What Is Social Entrepreneurship, Anyway?

If you have been hearing the words “social entrepreneur” a lot lately, you are not alone. Social entrepreneurship is a new way of doing business, one that is gaining popularity worldwide.

But who and what is a social entrepreneur, exactly?

Social entrepreneurs have many characteristics in common with traditional entrepreneurs. Both are trying to fill a market need or close a gap in an industry. Both have chosen a less conventional job path, and are doing something that has more financial, professional, and personal risk. Both are often highly creative problem solvers.

The main difference is this: social entrepreneurship measures success not just in the amount of money earned, but in the impact that is made.

That is where the “social” part of social entrepreneurship comes from. Social entrepreneurship is when a person uses business knowledge and innovation to positively impact the daily lives of their friends, family, and community. Having lived in those communities, social entrepreneurs are more familiar with local challenges. And because of that, they are the best people to find the solutions.

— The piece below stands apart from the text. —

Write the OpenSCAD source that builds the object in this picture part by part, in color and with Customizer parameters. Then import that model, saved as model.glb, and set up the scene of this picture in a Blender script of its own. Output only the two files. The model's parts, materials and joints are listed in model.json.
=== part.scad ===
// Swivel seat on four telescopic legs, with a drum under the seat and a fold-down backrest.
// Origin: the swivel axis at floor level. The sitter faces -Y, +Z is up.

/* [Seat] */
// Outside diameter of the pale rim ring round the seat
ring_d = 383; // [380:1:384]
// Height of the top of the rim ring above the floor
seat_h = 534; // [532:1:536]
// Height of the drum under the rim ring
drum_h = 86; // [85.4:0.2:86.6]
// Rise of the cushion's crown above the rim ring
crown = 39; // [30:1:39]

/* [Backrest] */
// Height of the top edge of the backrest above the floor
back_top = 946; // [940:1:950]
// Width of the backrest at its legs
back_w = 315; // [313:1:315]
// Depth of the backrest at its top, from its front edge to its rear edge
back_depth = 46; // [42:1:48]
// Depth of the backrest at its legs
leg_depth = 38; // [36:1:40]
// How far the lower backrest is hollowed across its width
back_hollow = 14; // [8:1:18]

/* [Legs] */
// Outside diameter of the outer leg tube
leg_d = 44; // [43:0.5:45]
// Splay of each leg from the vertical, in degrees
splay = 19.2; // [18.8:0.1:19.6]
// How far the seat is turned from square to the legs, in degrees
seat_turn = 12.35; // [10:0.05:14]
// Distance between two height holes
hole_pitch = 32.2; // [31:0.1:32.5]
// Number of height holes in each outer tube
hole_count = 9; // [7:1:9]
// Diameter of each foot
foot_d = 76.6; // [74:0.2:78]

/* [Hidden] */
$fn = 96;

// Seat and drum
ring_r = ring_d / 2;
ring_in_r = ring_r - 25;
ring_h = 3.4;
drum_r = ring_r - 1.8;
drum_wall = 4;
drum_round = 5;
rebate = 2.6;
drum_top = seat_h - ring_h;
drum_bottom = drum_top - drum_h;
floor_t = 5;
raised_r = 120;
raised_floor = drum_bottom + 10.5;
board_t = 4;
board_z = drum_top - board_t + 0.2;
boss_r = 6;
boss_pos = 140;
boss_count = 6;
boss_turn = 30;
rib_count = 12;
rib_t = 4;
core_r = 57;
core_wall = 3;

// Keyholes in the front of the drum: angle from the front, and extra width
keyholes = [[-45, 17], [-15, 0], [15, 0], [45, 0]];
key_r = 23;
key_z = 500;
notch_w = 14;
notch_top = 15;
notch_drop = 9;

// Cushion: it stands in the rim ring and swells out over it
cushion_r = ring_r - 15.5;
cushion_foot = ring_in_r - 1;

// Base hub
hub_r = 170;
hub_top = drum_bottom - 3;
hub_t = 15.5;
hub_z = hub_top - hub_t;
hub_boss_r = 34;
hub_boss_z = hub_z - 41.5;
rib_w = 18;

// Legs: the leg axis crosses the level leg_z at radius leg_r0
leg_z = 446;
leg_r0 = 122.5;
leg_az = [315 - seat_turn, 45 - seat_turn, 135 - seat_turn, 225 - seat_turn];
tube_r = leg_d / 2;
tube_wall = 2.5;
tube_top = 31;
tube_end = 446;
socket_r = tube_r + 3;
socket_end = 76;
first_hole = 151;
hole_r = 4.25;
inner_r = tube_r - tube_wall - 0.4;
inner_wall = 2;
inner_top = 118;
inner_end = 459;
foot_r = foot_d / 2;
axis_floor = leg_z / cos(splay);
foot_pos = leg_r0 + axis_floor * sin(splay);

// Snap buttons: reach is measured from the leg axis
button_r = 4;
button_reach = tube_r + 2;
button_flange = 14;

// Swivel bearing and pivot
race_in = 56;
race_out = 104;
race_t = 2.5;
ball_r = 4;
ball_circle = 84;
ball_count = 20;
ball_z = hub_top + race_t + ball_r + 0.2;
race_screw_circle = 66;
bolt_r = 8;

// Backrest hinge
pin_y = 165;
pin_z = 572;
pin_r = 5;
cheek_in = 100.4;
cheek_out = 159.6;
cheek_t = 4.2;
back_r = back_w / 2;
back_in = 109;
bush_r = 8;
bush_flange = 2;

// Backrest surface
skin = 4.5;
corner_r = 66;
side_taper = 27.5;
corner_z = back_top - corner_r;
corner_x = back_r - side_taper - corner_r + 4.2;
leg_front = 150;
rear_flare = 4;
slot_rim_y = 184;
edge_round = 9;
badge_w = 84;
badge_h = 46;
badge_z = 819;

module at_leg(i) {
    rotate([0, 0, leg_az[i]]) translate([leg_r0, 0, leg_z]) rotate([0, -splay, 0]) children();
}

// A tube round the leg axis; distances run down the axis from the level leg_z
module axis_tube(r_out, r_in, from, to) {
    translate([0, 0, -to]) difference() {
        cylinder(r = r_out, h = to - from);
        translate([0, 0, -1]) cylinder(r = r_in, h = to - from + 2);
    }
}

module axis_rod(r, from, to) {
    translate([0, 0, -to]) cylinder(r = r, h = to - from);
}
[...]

A social enterprise does not need to be complicated, but must focus on improving life for a person or group of people. For example:

  • A social entrepreneur is someone like Benyam in Ethiopia, who saw an opportunity to renew a common waste item – sisal fiber – as a product people would buy, and hired at-risk young people to craft sisal bags. Now Benyam is cleaning up his community and providing jobs to youth.
  • A social entrepreneur is someone like Mariam in Lebanon, who saw that rural schools where she lives do not have technology for students to learn on. Mariam saw this as an opportunity, and started a service where she travels from school-to-school with computers, a 3-D printer, coding games, and other technology to inspire students.
  • A social entrepreneur is someone like Laetitia in Rwanda, who developed a program to train women in pig farming, and created a system where some of the piglets born to farmers in her program are given to women who want to learn, creating incomes and livelihoods for rural women.

See the positive impact made by each of these projects?

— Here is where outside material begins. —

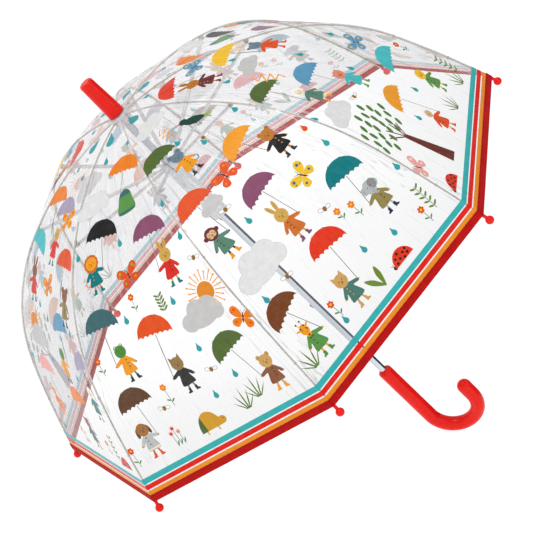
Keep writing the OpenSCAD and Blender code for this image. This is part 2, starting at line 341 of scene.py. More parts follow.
def ink():
    mat = Mat("print_ink")
    printed = mat.new("Attribute", attribute_name="ink").outputs["Color"]
    mottle = mat.ramp(mat.noise(130, 5, 0.65), [(0.25, (0.84, 0.84, 0.84, 1)), (0.75, (1, 1, 1, 1))])
    # the print is a little paler on the inside of the film
    inside = mat.mapped(mat.new("NewGeometry").outputs["Backfacing"], 0, 0.45)
    outer = mat.blend(1, printed, mottle, "MULTIPLY")
    mat.paint(Base_Color=mat.blend(inside, outer, (0.93, 0.93, 1, 1)),
              Roughness=mat.mapped(mat.noise(80), 0.2, 0.36), Specular_IOR_Level=0.08)
    mat.bump(mat.noise(45, 3, 0.5), 0.3, 0.0012)
    return mat.see_through(mat.mapped(mat.noise(160, 4, 0.7), 0.98, 1, 0.3, 0.6), (0.97, 0.97, 0.97, 1))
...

Many innovators do not realize they are social entrepreneurs. Most of the time this is because social entrepreneurship still lags behind traditional entrepreneurship when it comes to interest and knowledge.

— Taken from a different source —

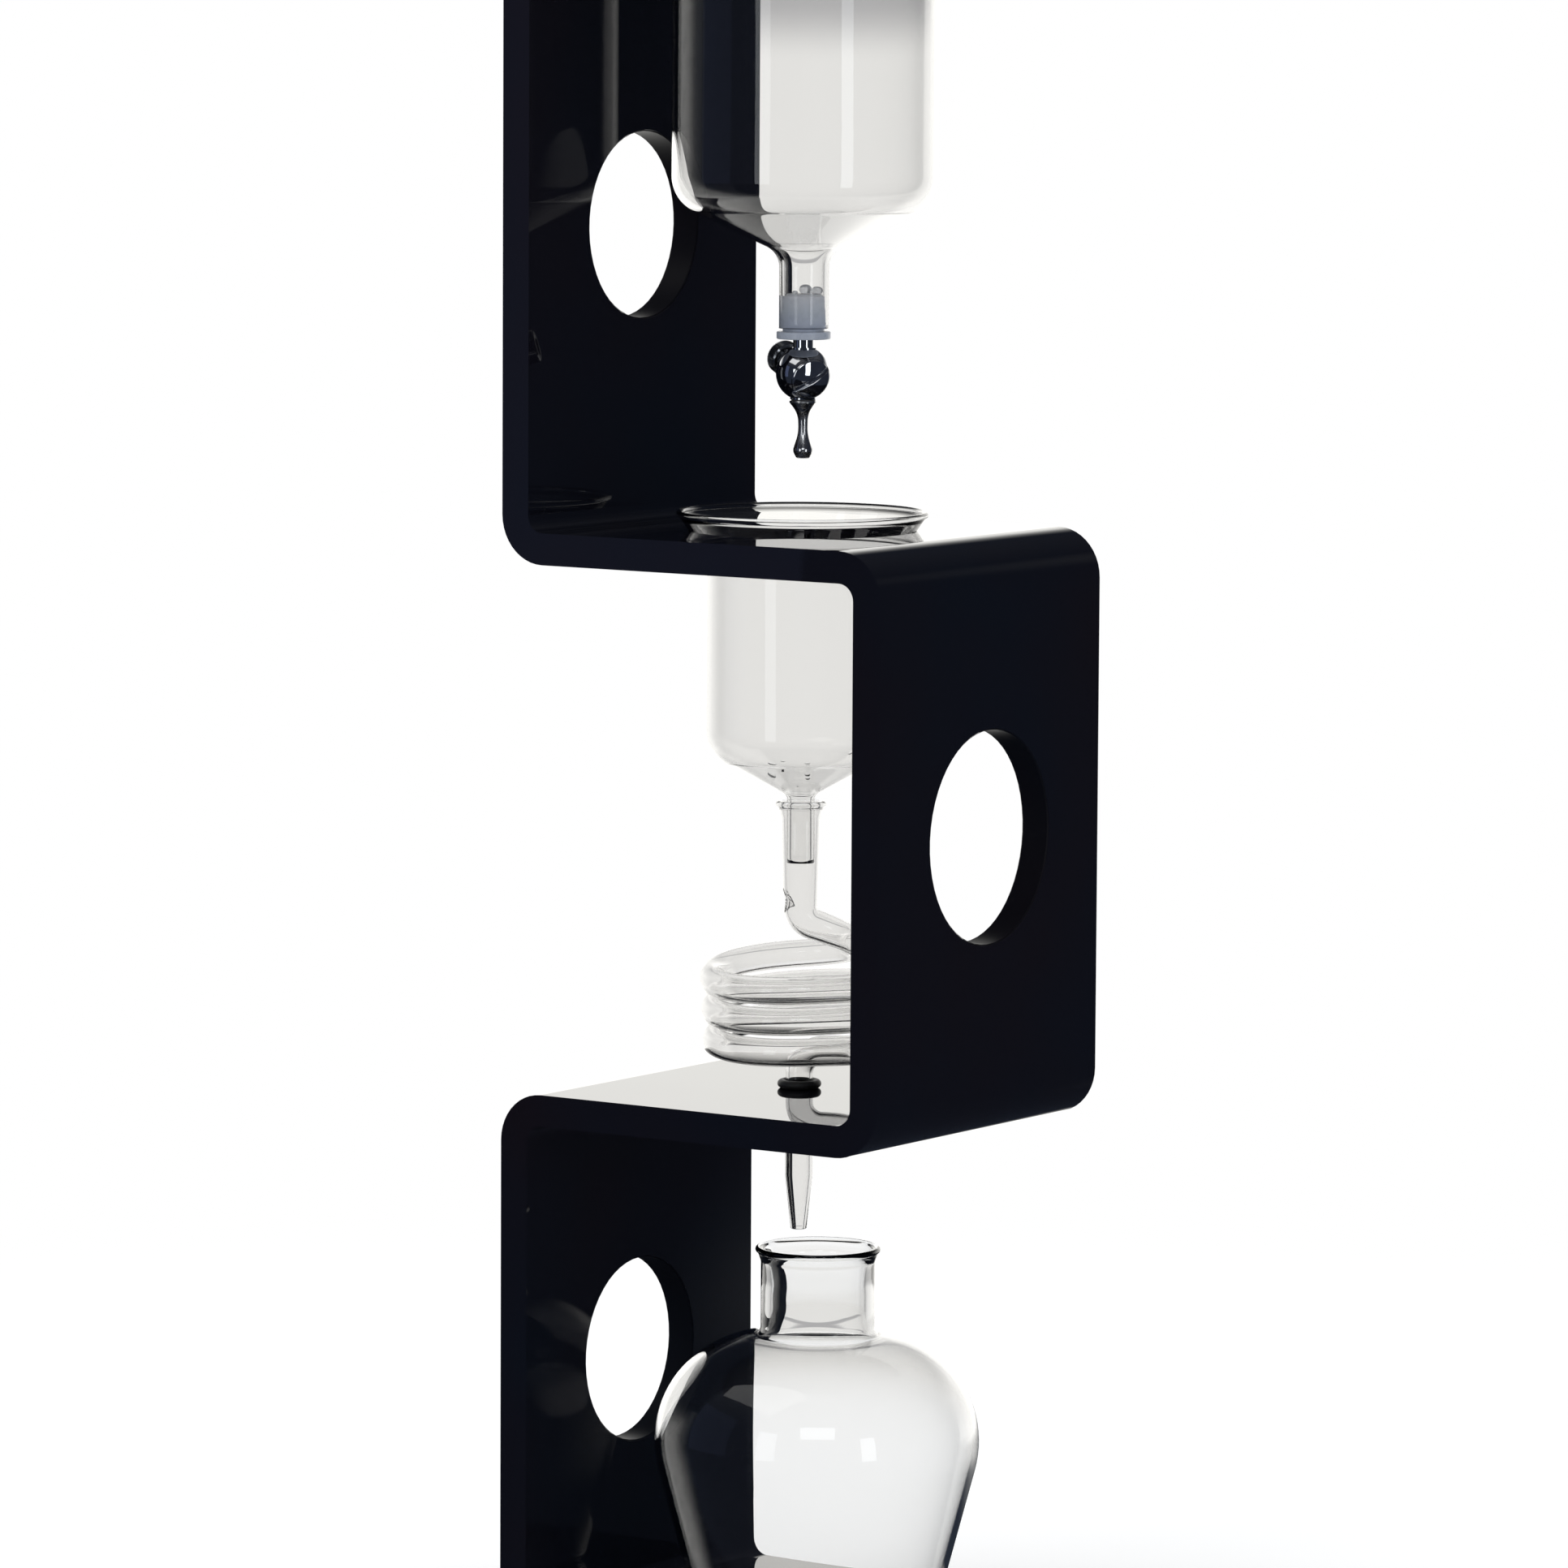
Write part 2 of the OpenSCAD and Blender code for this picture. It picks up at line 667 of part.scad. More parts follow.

There is also the fear that doing good through a business or organization means you are sacrificing the opportunity to earn capital and create a livelihood for yourself. This is not true. A social enterprise is still a business and a livelihood. What is different is that in making money, the business owner also creates positive social change. Not only that, but many investors and grant applications look specifically to social enterprises to find projects that are savvy business ideas but also smart investments for the community.

Think of your own community project or idea. Based on the description above, are you a social entrepreneur? If not, how could you include an aspect of social good into your business?

Social entrepreneurship is when a person uses business knowledge and innovation to positively impact the daily lives of their friends, family, and community.